How to use it in 3 steps

Enter the dividend, the divisor, and the maximum number of decimal places. You can paste full-width digits or locale-style decimal input.
Open Options to show the decimal-shift guide, the quotient decimal-point guide, and the transformed equation. Teacher mode adds helper marks and ghost digits so the class can follow why the decimal point moves.
Press Calculate to refresh the answer, the shift panel, the long-division layout, and the current explanation. Then use Back, Next, or Auto play.

Result

Shortcuts: Alt+S share, Alt+L copy LaTeX, Alt+[ previous step, Alt+] next step.

Examples

Move the decimal point

Long division layout

Current explanation

Step list

Teacher notes

Pause on the “move both decimal points the same number of places” panel before you let students look at the long-division layout.
Stop again when the quotient needs a decimal point or when you append 0 so the class can see exactly where decimal division stops matching the whole-number version.
Pair examples like 1.20 ÷ 0.30 and 1 ÷ 0.3 when you want to compare trailing 0s with continuing into decimal places.

FAQ

Why is it okay to move both decimal points the same number of places?

Because multiplying both the dividend and divisor by the same power of 10 does not change the quotient. It turns the divisor into a whole number so the long division is easier to read.
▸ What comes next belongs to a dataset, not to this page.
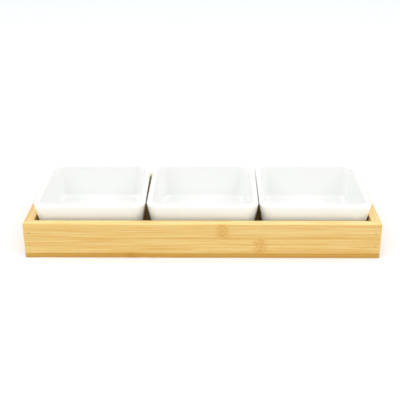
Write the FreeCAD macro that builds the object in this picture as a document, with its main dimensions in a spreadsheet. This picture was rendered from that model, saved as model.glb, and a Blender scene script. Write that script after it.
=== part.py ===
import FreeCAD, Part
import math
import os

import Sketcher

# Chip and dip server: a long bamboo tray with three square porcelain bowls standing in it.
# Millimetres. X runs along the tray, +Y points to its back, +Z is up, and the origin is the
# middle of the tray's underside.

SIZES = (
    ("end_room", 0.3, "between the right bowl and the end rail, at the rail's top"),
    ("side_room", 2.95, "between the bowls and each long rail, at the rail's top"),
    ("rail_height", 27.0, "height of the four rails, which stand on the base panel"),
    ("rail_stock", 7.9, "thickness of the four rails"),
    ("base_stock", 4.5, "thickness of the base panel"),
    ("corner_lip", 4.6, "wood left outside each corner rabbet"),
    ("arris", 0.6, "rounding of the tray's handled edges"),
    ("pin_shank", 1.0, "diameter of a brad"),
    ("pin_head", 1.4, "diameter of a brad's head"),
    ("pin_head_depth", 0.8, "thickness of a brad's head"),
    ("pin_point", 1.5, "length of a brad's point"),
    ("pin_sink", 0.3, "depth of a brad's head below the wood"),
    ("corner_pin_length", 20.0, "brads that hold the corners"),
    ("base_pin_length", 18.0, "brads that hold the base panel"),
    ("corner_pin_shift", 0.8, "corner brads, further in than the middle of the end rail's stock"),
    ("corner_pin_low", 7.0, "lower corner brad, above the rail's lower edge"),
    ("corner_pin_high", 18.5, "upper corner brad, above the rail's lower edge"),
    ("base_pin_margin", 20.0, "outermost base brad of a long rail, from the tray's end"),
    ("end_pin_spacing", 40.0, "between the two base brads of an end rail"),
    ("bowl_side", 95.0, "bowl over its rim, where it is widest"),
    ("bowl_height", 40.0, "bowl from foot to rim"),
    ("rim_corner", 10.0, "corner radius in plan, outside, at the rim"),
    ("foot_corner", 9.0, "corner radius in plan, outside, at the foot"),
    ("wall_lean", 9.5, "lean of the bowl's walls from upright, in degrees"),
    ("rim_wall", 5.0, "thickness of the wall at the rim"),
    ("rim_round", 1.8, "rounding of the rim's outer edge"),
    ("lip_round", 1.4, "rounding of the rim's inner edge"),
    ("floor_level", 9.0, "bowl's inner floor above its foot"),
    ("well_corner", 9.0, "corner radius in plan of the bowl's inside"),
    ("well_round", 5.0, "rounding between the inner floor and the walls"),
    ("foot_round", 3.0, "rounding between the wall and the foot"),
    ("foot_width", 4.0, "width of the foot ring that the bowl stands on"),
    ("foot_recess", 2.0, "depth of the hollow inside the foot ring"),
    ("left_gap", 0.9, "between the left and the middle bowl's rims, where they are nearest"),
    ("right_gap", 0.15, "between the middle and the right bowl's rims, where they are nearest"),
    ("middle_offset", 0.74, "middle bowl's centre, from the tray's middle"),
    ("left_turn", 0.4, "turn of the left bowl as it stands, anticlockwise from above, in degrees"),
    ("middle_turn", 0.5, "turn of the middle bowl, clockwise from above, in degrees"),
    ("right_turn", 0.2, "turn of the right bowl, clockwise from above, in degrees"),
)
LONG_RAIL_BASE_PINS = 4
CLOSE = 1e-4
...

How many places do I move in 1.20 ÷ 0.30?

Only one place. Even though 0.30 was typed with two decimal places, it is the same value as 0.3, so one shift is enough to make the divisor a whole number.

Where does the decimal point go in the quotient?

If the transformed dividend still has a decimal point, use that position as the guide. If the whole-number part finishes and there is still a remainder, put a decimal point in the quotient before continuing.

Why do I append 0 and keep going?

Because the remainder is not 0 yet. Appending 0 lets you continue into decimal places and get a more complete answer.

How can I check whether the answer is correct?

The panel under the result checks two stages: whether the decimal shift makes sense, and whether multiplying back reaches the original dividend. Exact cases use =, while repeating or truncated views use ≈ so you can tell when the check is only approximate.

Does this page work with negative numbers or fractions?

No. This first version is limited to whole numbers and decimals that are 0 or more.